▶ _Your task_: Only the lines from the one containing "if node.Shape.isNull() or" down to the one containing "obj.matrix_world = Matrix.Identity(4)", inclusive, are to be quoted exactly.

▶ _Dataset section_:
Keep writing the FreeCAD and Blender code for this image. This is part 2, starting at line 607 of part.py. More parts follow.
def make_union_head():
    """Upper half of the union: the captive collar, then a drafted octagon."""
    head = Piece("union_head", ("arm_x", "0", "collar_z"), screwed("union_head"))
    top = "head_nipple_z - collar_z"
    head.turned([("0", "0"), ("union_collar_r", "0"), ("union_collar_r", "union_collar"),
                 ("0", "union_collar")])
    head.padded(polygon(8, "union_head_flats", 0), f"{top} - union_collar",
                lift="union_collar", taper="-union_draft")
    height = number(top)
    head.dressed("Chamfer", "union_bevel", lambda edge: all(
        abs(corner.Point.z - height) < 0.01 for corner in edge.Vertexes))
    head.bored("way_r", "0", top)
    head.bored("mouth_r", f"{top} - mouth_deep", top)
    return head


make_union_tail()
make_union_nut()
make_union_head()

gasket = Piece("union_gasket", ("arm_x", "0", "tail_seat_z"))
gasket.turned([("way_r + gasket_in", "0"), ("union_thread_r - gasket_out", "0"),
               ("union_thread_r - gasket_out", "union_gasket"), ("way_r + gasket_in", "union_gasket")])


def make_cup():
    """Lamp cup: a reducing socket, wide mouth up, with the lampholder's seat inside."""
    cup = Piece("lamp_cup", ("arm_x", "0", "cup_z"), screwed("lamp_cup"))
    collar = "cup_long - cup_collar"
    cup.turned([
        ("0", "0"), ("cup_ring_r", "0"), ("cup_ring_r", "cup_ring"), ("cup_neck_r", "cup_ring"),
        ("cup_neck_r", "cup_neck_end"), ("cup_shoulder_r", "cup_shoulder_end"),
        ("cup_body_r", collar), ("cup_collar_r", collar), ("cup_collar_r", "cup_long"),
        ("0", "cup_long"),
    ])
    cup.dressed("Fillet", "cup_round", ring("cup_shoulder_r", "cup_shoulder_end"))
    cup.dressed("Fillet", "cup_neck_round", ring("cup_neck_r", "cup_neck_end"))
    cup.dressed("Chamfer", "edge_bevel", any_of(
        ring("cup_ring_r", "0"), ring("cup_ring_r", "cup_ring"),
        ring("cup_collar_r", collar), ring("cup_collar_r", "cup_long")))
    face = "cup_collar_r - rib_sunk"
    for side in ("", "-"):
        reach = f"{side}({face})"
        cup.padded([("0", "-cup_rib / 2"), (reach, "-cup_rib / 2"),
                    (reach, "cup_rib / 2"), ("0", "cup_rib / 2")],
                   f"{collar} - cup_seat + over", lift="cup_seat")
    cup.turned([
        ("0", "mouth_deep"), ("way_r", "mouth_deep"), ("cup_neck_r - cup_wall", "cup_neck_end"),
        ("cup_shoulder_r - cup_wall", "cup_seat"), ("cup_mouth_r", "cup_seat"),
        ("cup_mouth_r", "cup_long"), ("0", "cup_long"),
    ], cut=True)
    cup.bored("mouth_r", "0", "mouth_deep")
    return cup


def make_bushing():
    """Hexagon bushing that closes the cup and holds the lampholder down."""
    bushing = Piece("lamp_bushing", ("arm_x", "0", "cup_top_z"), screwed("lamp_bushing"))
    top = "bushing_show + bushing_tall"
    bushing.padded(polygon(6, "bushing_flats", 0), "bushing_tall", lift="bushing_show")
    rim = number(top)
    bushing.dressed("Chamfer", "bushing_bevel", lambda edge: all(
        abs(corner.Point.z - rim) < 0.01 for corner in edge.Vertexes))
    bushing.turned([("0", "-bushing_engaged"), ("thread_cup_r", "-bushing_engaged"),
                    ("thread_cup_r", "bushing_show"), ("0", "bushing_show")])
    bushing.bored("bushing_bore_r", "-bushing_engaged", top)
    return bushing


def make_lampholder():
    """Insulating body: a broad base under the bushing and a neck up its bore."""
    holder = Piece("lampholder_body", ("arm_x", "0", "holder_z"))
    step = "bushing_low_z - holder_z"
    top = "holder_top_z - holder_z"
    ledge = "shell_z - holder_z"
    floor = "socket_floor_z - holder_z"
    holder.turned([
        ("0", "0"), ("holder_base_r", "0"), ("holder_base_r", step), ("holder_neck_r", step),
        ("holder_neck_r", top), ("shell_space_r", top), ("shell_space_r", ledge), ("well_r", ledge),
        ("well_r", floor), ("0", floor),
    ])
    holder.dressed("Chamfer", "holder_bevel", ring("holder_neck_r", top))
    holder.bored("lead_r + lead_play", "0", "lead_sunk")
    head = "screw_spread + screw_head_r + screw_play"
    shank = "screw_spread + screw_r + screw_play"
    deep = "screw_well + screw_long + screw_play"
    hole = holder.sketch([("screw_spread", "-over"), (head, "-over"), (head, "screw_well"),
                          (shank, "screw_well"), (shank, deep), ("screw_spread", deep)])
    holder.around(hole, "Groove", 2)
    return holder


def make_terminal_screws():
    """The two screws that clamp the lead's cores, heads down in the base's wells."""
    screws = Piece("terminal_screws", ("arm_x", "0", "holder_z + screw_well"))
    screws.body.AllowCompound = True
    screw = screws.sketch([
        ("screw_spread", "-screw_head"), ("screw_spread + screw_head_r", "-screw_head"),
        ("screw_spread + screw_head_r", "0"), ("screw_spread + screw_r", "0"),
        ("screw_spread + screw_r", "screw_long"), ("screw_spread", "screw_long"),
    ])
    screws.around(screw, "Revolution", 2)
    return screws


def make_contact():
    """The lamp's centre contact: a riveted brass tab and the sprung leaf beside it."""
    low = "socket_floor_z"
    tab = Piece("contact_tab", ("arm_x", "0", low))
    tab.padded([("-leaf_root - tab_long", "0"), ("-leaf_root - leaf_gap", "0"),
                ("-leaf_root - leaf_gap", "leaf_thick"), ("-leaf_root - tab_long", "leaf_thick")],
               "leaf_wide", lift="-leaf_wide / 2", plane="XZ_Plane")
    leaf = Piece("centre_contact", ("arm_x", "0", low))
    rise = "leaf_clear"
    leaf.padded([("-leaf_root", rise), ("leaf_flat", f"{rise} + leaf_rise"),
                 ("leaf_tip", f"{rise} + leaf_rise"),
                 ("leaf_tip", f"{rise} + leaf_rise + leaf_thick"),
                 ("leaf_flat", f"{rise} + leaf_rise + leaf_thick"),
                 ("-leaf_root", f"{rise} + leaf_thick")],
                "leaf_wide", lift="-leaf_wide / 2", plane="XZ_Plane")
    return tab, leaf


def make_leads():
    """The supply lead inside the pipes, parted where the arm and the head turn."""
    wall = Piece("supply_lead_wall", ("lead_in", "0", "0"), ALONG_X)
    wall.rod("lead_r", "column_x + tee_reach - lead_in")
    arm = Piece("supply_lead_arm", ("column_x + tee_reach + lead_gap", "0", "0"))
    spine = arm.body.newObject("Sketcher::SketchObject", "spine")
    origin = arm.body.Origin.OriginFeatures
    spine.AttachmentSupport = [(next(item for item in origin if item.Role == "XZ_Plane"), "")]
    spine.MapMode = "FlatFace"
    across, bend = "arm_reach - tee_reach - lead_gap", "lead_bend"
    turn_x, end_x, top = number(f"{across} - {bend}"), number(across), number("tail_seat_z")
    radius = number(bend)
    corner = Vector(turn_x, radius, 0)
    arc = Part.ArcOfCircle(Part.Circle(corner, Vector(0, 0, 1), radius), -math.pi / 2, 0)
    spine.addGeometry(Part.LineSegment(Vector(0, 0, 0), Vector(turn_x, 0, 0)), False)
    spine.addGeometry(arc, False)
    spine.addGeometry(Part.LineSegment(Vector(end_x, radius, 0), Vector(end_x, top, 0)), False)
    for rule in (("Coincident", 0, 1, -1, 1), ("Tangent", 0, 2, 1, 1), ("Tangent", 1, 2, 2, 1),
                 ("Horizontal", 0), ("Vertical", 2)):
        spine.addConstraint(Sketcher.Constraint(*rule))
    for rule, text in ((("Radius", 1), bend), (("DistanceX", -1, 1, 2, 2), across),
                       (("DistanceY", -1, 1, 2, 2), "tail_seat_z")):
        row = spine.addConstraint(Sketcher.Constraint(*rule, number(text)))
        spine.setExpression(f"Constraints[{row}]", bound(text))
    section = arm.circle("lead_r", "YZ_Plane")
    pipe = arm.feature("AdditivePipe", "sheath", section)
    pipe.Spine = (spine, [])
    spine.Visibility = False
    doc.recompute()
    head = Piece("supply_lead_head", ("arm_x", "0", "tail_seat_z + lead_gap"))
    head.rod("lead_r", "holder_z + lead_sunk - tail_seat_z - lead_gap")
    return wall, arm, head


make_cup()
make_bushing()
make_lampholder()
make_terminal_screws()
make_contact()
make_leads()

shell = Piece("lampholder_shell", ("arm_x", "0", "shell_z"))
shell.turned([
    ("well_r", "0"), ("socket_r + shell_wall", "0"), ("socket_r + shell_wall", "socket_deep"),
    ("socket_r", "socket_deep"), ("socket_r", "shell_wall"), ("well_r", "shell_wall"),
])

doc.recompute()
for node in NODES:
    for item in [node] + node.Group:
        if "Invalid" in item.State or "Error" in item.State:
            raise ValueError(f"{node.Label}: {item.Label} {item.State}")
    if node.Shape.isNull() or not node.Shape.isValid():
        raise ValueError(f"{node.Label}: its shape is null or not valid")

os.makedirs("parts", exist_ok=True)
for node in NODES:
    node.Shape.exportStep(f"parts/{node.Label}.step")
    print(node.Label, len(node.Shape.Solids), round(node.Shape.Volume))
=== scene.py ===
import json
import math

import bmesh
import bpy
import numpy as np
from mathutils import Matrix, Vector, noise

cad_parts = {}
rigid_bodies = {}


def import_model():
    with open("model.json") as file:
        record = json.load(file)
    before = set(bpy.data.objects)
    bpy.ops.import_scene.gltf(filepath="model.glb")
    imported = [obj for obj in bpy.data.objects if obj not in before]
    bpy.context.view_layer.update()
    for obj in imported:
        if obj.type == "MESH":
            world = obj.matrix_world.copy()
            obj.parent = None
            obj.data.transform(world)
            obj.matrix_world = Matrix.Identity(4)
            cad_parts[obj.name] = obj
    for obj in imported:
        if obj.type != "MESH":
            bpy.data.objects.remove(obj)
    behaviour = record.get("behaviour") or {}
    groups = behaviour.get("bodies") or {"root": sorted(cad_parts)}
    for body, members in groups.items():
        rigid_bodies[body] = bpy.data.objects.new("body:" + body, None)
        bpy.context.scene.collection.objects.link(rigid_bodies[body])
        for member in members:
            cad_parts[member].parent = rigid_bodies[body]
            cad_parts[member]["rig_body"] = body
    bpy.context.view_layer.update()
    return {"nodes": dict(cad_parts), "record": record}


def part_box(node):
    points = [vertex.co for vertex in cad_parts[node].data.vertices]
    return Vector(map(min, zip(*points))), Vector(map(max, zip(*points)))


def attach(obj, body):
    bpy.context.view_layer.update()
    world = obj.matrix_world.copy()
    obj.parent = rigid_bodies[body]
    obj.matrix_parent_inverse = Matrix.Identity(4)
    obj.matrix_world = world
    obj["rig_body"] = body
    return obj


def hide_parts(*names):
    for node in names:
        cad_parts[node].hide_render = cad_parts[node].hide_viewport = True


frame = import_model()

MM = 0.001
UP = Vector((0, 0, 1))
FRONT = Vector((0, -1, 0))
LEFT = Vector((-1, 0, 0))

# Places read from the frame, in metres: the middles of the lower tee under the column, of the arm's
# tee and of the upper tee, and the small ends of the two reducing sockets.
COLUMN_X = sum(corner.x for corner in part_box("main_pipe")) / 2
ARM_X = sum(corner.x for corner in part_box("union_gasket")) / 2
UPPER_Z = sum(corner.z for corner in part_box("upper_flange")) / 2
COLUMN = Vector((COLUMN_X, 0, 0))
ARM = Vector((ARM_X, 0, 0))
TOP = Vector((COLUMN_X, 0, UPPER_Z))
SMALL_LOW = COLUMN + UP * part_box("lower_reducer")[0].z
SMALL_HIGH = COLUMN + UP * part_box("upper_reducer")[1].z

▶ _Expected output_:
    if node.Shape.isNull() or not node.Shape.isValid():
        raise ValueError(f"{node.Label}: its shape is null or not valid")

os.makedirs("parts", exist_ok=True)
for node in NODES:
    node.Shape.exportStep(f"parts/{node.Label}.step")
    print(node.Label, len(node.Shape.Solids), round(node.Shape.Volume))
=== scene.py ===
import json
import math

import bmesh
import bpy
import numpy as np
from mathutils import Matrix, Vector, noise

cad_parts = {}
rigid_bodies = {}


def import_model():
    with open("model.json") as file:
        record = json.load(file)
    before = set(bpy.data.objects)
    bpy.ops.import_scene.gltf(filepath="model.glb")
    imported = [obj for obj in bpy.data.objects if obj not in before]
    bpy.context.view_layer.update()
    for obj in imported:
        if obj.type == "MESH":
            world = obj.matrix_world.copy()
            obj.parent = None
            obj.data.transform(world)
            obj.matrix_world = Matrix.Identity(4)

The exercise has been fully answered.